M. X est poursuivi sur le fondement de l’article 226-13 du Code pénal, pour violation du secret du délibéré. Le tribunal correctionnel entre en voie de condamnation. Le prévenu et le procureur de la République interjettent appel. La cour d'appel confirme la décision de condamnation et rejette la demande visant à entendre l'ensemble des personnes ayant participé au délibéré, ces auditions devant permettre de vérifier l’exactitude des révélations de M. X. Les juges du fond considèrent en effet que le complément d’information sollicité par la défense pour établir le bien fondé des anomalies du délibéré, justifiant les révélations du juré à la presse, ne peut être ordonné au regard du caractère illégal de la preuve recherchée, car une telle mesure d’instruction conduirait les magistrats et les jurés à rompre leur serment. M. X forme un pourvoi en cassation.
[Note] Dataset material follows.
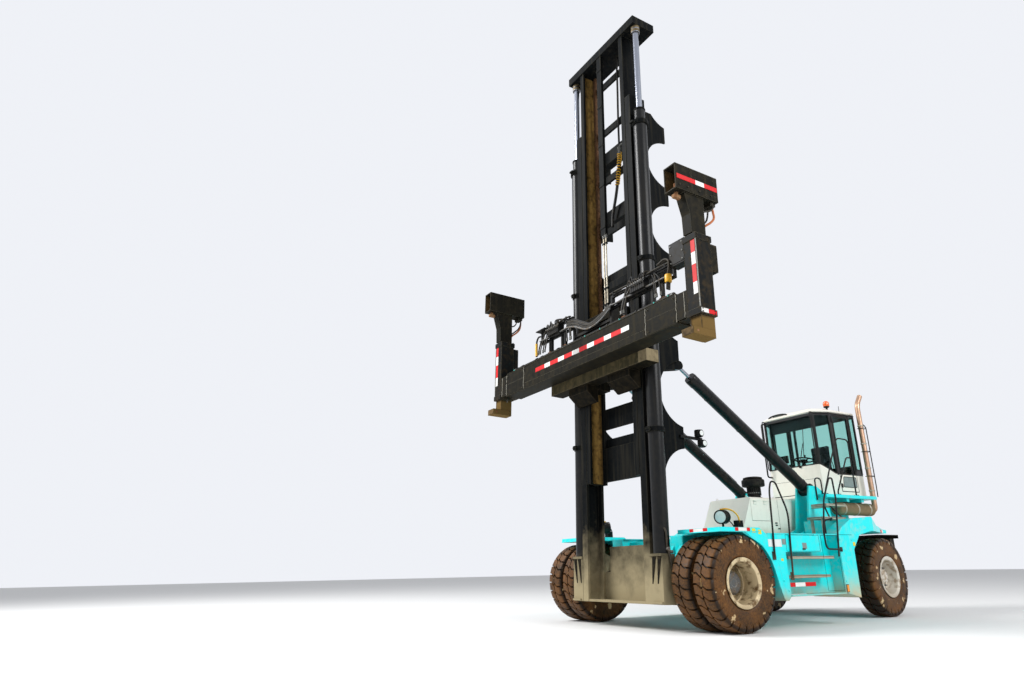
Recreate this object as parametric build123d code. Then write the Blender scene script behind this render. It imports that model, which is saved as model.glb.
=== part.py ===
from build123d import *
import math
import os

# Empty container handler. Millimetres, +Z up, the machine faces -Y, +X is its left side.
# While it is modelled, Y = 0 is the drive axle and Z = 0 the ground.
# At the end everything slides along Y so that the origin is under the middle of the whole.

# Running gear
wheelbase = 4400
tyre_radius = 685
tyre_width = 375
twin_gap = 73
half_width = 2075
rim_radius = 305
rim_flange_radius = 354
rim_wall = 14
tyre_shoulder = 95
lug_count = 18
lug_root = 640
lug_share = 0.72
steer_rest = 7
hub_radius = 165
steer_tyre_outer = 1490
kingpin_x = 980
kingpin_radius = 60
axle_height = tyre_radius
axle_tube_radius = 180
diff_radius = 240
diff_y = 110
steer_lock = 45

# Chassis
beam_inner = 620
beam_outer = 900
beam_bottom = 900
beam_top = 1400
beam_front = -20
rear_beam_half = 480
rear_beam_start = wheelbase - 1400
rear_member = 200
engine_length = 800
engine_top = 1900
frame_rear = wheelbase + 400
deck_top = 1470
deck_thick = 60
body_half = 2050
tank_rear = wheelbase - 2090
recess_in = body_half - 200
arch_rear = wheelbase - 1710
body_inner = 1160
counterweight_rear = wheelbase + 1080
counterweight_half = 1100
counterweight_slab = wheelbase + 870
tow_bore = 26

# Mast
lean_back = 2.4
mast_pin_y = -140
mast_pin_z = 1000
pin_radius = 45
ear_radius = 90
mast_bottom = 362
mast_top = 9812
rail_front = -715
rail_depth = 380
outer_rail_in = 740
outer_rail_out = 890
inner_rail_in = 615
inner_rail_out = 725
rail_flange = 45
rail_web = 40
inner_mast_bottom = 2342
crosshead_top = 11582
crosshead_height = 180
crosshead_half = 1126
lift_cylinder_x = 1030
lift_cylinder_y = -600
lift_barrel_radius = 130
lift_barrel_bore = 95
lift_barrel_bottom = 1100
lift_barrel_top = 9380
lift_barrel_step = 9072
lift_gland_radius = 105
lift_rod_radius = 60
lift_rod_bottom = 2900
foot_out = 1165
gusset_x = 852
gusset_thick = 26
gusset_tip_y = 170
gusset_tip_height = 380
crosshead_front = -746
crosshead_rear = -190
mast_clear = 10
pole_x = -40
pole_half = 70
pole_low = 7080
pipe_low = 5500
chain_x = 560
chain_low = 4300
apron_top = 1270
apron_side_top = 850
mast_lower = crosshead_top - crosshead_height - mast_top - mast_clear
mast_raise = 6000

# Carriage and spreader
carriage_bottom = 4020
carriage_top = 5360
carriage_beam_half = 1390
carriage_beam_bottom = 4078
carriage_beam_height = 216
carriage_beam_front = -1050
carriage_beam_depth = 270
spreader_half = 2530
spreader_front = -1417
spreader_depth = 359
spreader_bottom = 4269
spreader_height = 470
spreader_wall = 16
rack_low = 5190
rack_high = 5400
slide_gap = 6
run_gap = 0.3
side_shift = 300
spread_out = 3050
post_width = 247
post_outer = 3010
post_front = -1426
post_depth = 300
sleeve_bottom = 4272
sleeve_top = 5552
sleeve_wall = 16
post_inset = 34
post_set_back = 70
bracket_front = -1546
head_bottom = 6215
head_height = 430
head_front = -1735
head_rear = -870
head_wall = 18
lock_set_back = 110
lock_shank = 31
lock_half_width = 32
lock_half_length = 62
lock_thick = 55
lock_drop = 45
lock_turn = 90
foot_bottom = 3942
foot_front = -1580
post_raise = 300

# Tilt cylinders
tilt_x = 750
tilt_chassis_y = wheelbase - 970
tilt_chassis_z = 2280
tower_front = tilt_chassis_y - 730
tower_rear = tilt_chassis_y + 470
tilt_tower_top = 60
tilt_mast_y = 240
tilt_mast_z = 4370
tilt_barrel_radius = 105
tilt_rod_radius = 33
tilt_pin_radius = 25
tilt_eye_radius = 85
tilt_eye_bore = 48
tilt_eye_width = 60
tilt_gland_back = 330
tilt_back_more = 2.6
tilt_forward = 5.4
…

La question posée à la Chambre criminelle portait donc sur la force du principe du secret du délibéré et, plus largement, sur la possibilité de faire utilement jouer, ici comme ailleurs, une sorte de "fait justificatif des droits de la défense".
La Cour de cassation y répond par la négative, faisant prévaloir le secret sur toute autre considération. Elle considère en effet que la cour d'appel a justifié sa décision, "une dérogation à l’obligation de conserver le secret des délibérations, édictée par l’article 304 du Code de procédure pénale, ne saurait être admise, même à l’occasion de poursuites pour violation du secret du délibéré, sans qu’il soit porté atteinte tant à l’indépendance des juges, professionnels comme non-professionnels, qu’à l’autorité de leurs décisions".
En outre, elle précise "qu’en faisant état, à propos des explications fournies par le prévenu, de sa “naïveté”, et en exprimant des réserves sur la stratégie de défense de ses avocats, la cour d’appel n’a pas employé de termes, ni formulé de commentaires incompatibles avec le devoir d’impartialité".